--- Source excerpt ---

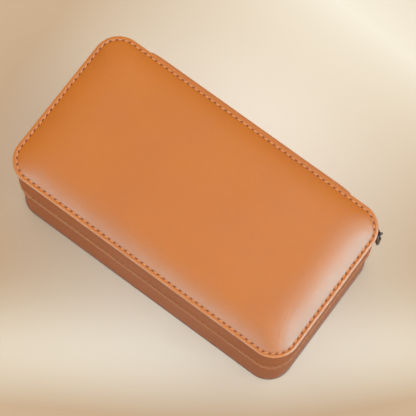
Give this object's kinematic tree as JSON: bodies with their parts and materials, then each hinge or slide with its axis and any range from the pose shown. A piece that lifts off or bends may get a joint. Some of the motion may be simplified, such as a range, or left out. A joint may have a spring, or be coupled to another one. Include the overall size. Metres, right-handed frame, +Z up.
{
  "type": "watch travel case",
  "caption": "Rounded rectangular zipped leather travel case with a padded lid, a spine hinge, divided compartments and watch pillows.",
  "frame": {"origin": "centre of the case's bottom face, on the surface that it stands on", "axes": "+X along the length, to the closed zip's slider; +Y across, to the hinge spine at the back; +Z up"},
  "size_m": [0.2002, 0.1114, 0.086],
  "materials": {
    "tan_leather": "smooth, fine grain, satin sheen",
    "wall_leather": "smooth, fine grain, satin sheen",
    "suede": "short soft nap",
    "greyboard": "solid pressed board, raw",
    "foam": "open cell foam",
    "thread": "waxed twisted thread",
    "zip_tape": "woven tape",
    "zip_metal": "dark gunmetal plating"
  },
  "bodies": {
    "base": {"bottom_panel": "wall_leather", "base_board": "greyboard", "base_leather": "wall_leather", "base_edge_stitching": "thread", "base_lining": "suede", "floor_pad": "suede", "divider_left": "suede", "divider_right": "suede", "pillow_cover_left": "suede", "pillow_cover_middle": "suede", "pillow_cover_right": "suede", "pillow_core_left": "foam", "pillow_core_middle": "foam", "pillow_core_right": "foam", "lower_tape": "zip_tape", "lower_teeth": "zip_metal", "lower_end_stops": "zip_metal", "hinge_spine": "tan_leather"},
    "lid": {"lid_board": "greyboard", "lid_leather": "wall_leather", "top_foam": "foam", "top_leather": "tan_leather", "top_stitching": "thread", "lid_edge_stitching": "thread", "lid_lining": "suede", "lid_pad": "suede", "upper_tape": "zip_tape", "upper_teeth": "zip_metal", "upper_end_stops": "zip_metal"},
    "slider": {"slider_body": "zip_metal", "slider_bridge": "zip_metal"},
    "puller": {"zip_puller": "zip_metal"}
  },
  "joints": [
    {"name": "lid_hinge", "type": "hinge", "parent": "base", "child": "lid", "pos_m": [0, 0.0551, 0.044], "axis": [-1, 0, 0], "range_deg": [0, 180], "deforming": ["hinge_spine"]},
    {"name": "slider_run", "type": "hinge", "parent": "base", "child": "slider", "pos_m": [0.084, 0.0375, 0.044], "axis": [0, 0, -1], "range_deg": [0, 37]},
    {"name": "puller_swing", "type": "hinge", "parent": "slider", "child": "puller", "pos_m": [0.09756, 0.05353, 0.044], "axis": [0.7635, -0.6458, 0], "range_deg": [-14, 194]}
  ]
}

---

[What you will do]
Each line of the listing above should be output exactly.

[Solved exercise]
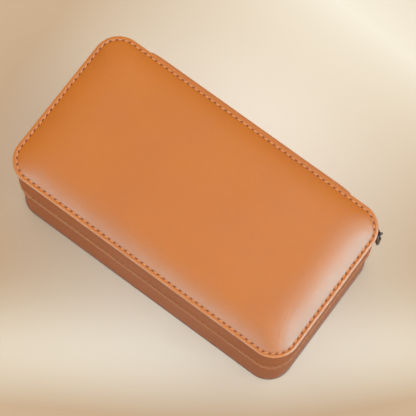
Give this object's kinematic tree as JSON: bodies with their parts and materials, then each hinge or slide with its axis and any range from the pose shown. A piece that lifts off or bends may get a joint. Some of the motion may be simplified, such as a range, or left out. A joint may have a spring, or be coupled to another one. Include the overall size. Metres, right-handed frame, +Z up.
{
  "type": "watch travel case",
  "caption": "Rounded rectangular zipped leather travel case with a padded lid, a spine hinge, divided compartments and watch pillows.",
  "frame": {"origin": "centre of the case's bottom face, on the surface that it stands on", "axes": "+X along the length, to the closed zip's slider; +Y across, to the hinge spine at the back; +Z up"},
  "size_m": [0.2002, 0.1114, 0.086],
  "materials": {
    "tan_leather": "smooth, fine grain, satin sheen",
    "wall_leather": "smooth, fine grain, satin sheen",
    "suede": "short soft nap",
    "greyboard": "solid pressed board, raw",
    "foam": "open cell foam",
    "thread": "waxed twisted thread",
    "zip_tape": "woven tape",
    "zip_metal": "dark gunmetal plating"
  },
  "bodies": {
    "base": {"bottom_panel": "wall_leather", "base_board": "greyboard", "base_leather": "wall_leather", "base_edge_stitching": "thread", "base_lining": "suede", "floor_pad": "suede", "divider_left": "suede", "divider_right": "suede", "pillow_cover_left": "suede", "pillow_cover_middle": "suede", "pillow_cover_right": "suede", "pillow_core_left": "foam", "pillow_core_middle": "foam", "pillow_core_right": "foam", "lower_tape": "zip_tape", "lower_teeth": "zip_metal", "lower_end_stops": "zip_metal", "hinge_spine": "tan_leather"},
    "lid": {"lid_board": "greyboard", "lid_leather": "wall_leather", "top_foam": "foam", "top_leather": "tan_leather", "top_stitching": "thread", "lid_edge_stitching": "thread", "lid_lining": "suede", "lid_pad": "suede", "upper_tape": "zip_tape", "upper_teeth": "zip_metal", "upper_end_stops": "zip_metal"},
    "slider": {"slider_body": "zip_metal", "slider_bridge": "zip_metal"},
    "puller": {"zip_puller": "zip_metal"}
  },
  "joints": [
    {"name": "lid_hinge", "type": "hinge", "parent": "base", "child": "lid", "pos_m": [0, 0.0551, 0.044], "axis": [-1, 0, 0], "range_deg": [0, 180], "deforming": ["hinge_spine"]},
    {"name": "slider_run", "type": "hinge", "parent": "base", "child": "slider", "pos_m": [0.084, 0.0375, 0.044], "axis": [0, 0, -1], "range_deg": [0, 37]},
    {"name": "puller_swing", "type": "hinge", "parent": "slider", "child": "puller", "pos_m": [0.09756, 0.05353, 0.044], "axis": [0.7635, -0.6458, 0], "range_deg": [-14, 194]}
  ]
}